# Modele disque dur interne pour macbook



## x888x (8 Septembre 2012)

Bonjour, 

Mon disque dur interne *est HS*. 

Il me faut donc en acheter un nouveau, pouvez-vous me conseiller un *modèle abordable (de plus de 100 GO) compatible avec mon MACBOOK BLANC 2006* qui n'affecte pas les performances de l'ordinateur (pas de surchauffe, pas de ralentissements...) et qui soit compatible avec la ram, ect...? 

 Bien cordialement,


----------



## Anonyme (8 Septembre 2012)

Bonjour,

 puisque c'est le même modèle de Macbook (en tous cas en ce qui concerne le DD), tu peux lire ce sujet : 

http://forums.macg.co/macbook/macbook-is-not-dead-1194572.html

Il te faut un DD de 2,5", SATA, et de 9,5 mm d'épaisseur.

(i n'y a pas de problème se compatibilité avec la RAM : seuls comptent la taille (2,5"), l'épaisseur (9,5mm), et la connectique (SATA)).


----------



## x888x (8 Septembre 2012)

Renaud31 a dit:


> Il te faut un DD de 2,5", SATA, et de 9,5 mm d'épaisseur.
> 
> (i n'y a pas de problème se compatibilité avec la RAM : seuls comptent la taille (2,5"), l'épaisseur (9,5mm), et la connectique (SATA)).



La vitesse est un facteur important? Dois-je choisir un disque dur SATA I, II ou III ? Et combien de GO le modele de macbook (2006) peut supporter au maximum? 

Merci de votre réponse


----------



## Anonyme (8 Septembre 2012)

Ce Macbook est en SATA 1.

Tout disque SATA 1, 2 ou 3 convient, mais la vitesse restera celle du SATA 1 (1,5 Gbps).

Wikipédia :
_"Un élément SATA I, II ou III peut être branché sur une carte mère SATA I, II ou III. Le débit obtenu sera alors celui de l'élément le plus lent. Ex: un disque dur SATA III sur une carte mère SATA II aura un débit limité par la carte mère à 300Mbs."_

Quant à la vitesse de rotation (5400 ou 7200), les 2 conviennent.


----------



## x888x (9 Septembre 2012)

Ce modèle est il pleinement compatible? 

http://www.amazon.fr/Western-Digita...nterne/dp/B001CO3EKG/ref=cm_cr_pr_product_top


----------



## Anonyme (9 Septembre 2012)

Oui à priori c'est tout bon : SATA (2), et les dimensions sont les bonnes.

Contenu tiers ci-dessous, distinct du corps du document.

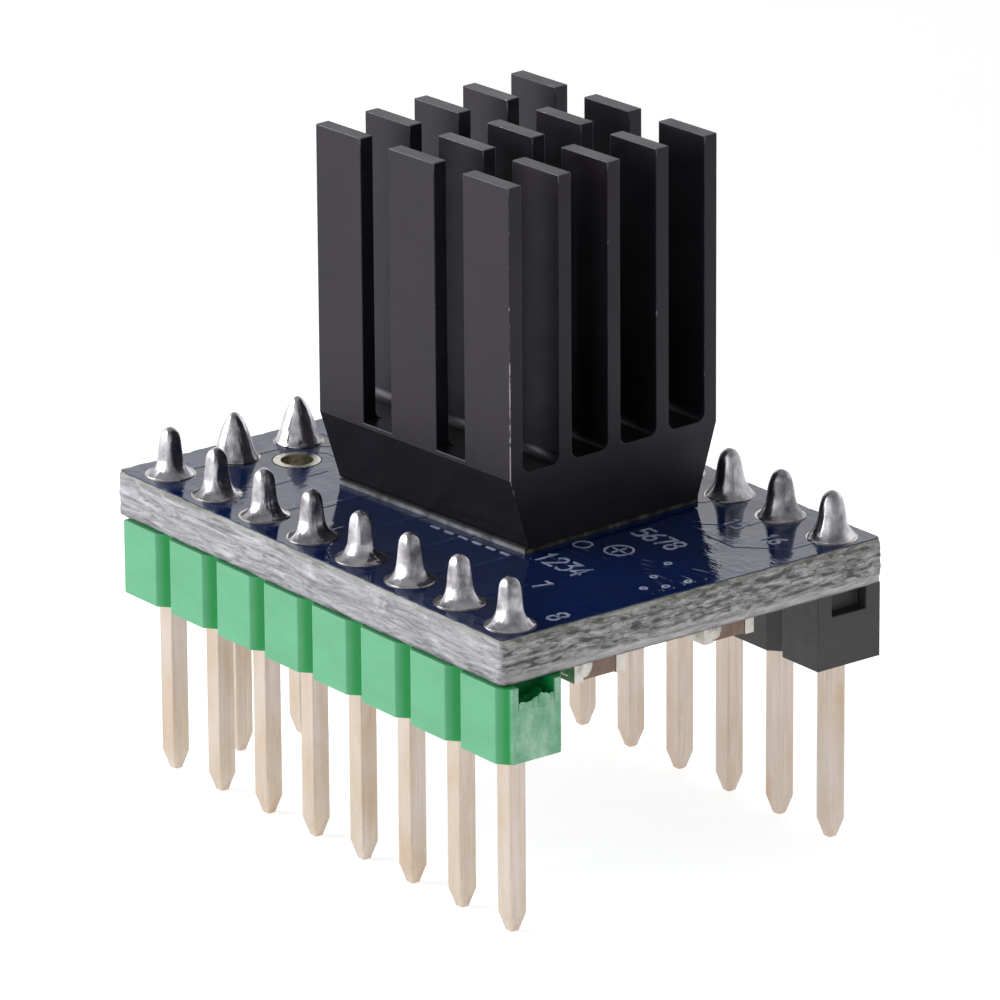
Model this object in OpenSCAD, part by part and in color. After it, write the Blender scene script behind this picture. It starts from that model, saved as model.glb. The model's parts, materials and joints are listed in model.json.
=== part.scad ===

http://www.wdc.com/wdproducts/library/SpecSheet/ENG/2879-701275.pdf

_(j'ai mis le même en 5400 rpm et 320 Go dans un Macbook blanc 2007)_


----------



## x888x (9 Septembre 2012)

Renaud31 a dit:


> Oui à priori c'est tout bon : SATA (2), et les dimensions sont les bonnes.
> 
> http://www.wdc.com/wdproducts/library/SpecSheet/ENG/2879-701275.pdf
> 
> _(j'ai mis le même en 5400 rpm et 320 Go dans un Macbook blanc 2007)_



Au depart je souhaitais prendre celui-ci mais un des commentaires concernant la compatibilité mac m'en a dissuadé.  http://www.amazon.fr/Western-Digita...1_1?s=computers&ie=UTF8&qid=1347215652&sr=1-1


----------



## Anonyme (9 Septembre 2012)

Le commentaire négatif parle de Firewire et d'alimentation éventuellement insuffisante, donc il s'agit probablement d'un disque acheté pour être placé dans un boitier externe.

Ce qui n'est pas ton cas.

D'autre part celui dont je parlais est un modèle 5400 rpm, pas 7200.

Tu peux sans problème mettre un 320 Go si tu le souhaites.

_(et il n'y a pas de problème de "compatibilité" avec Mac...)_


----------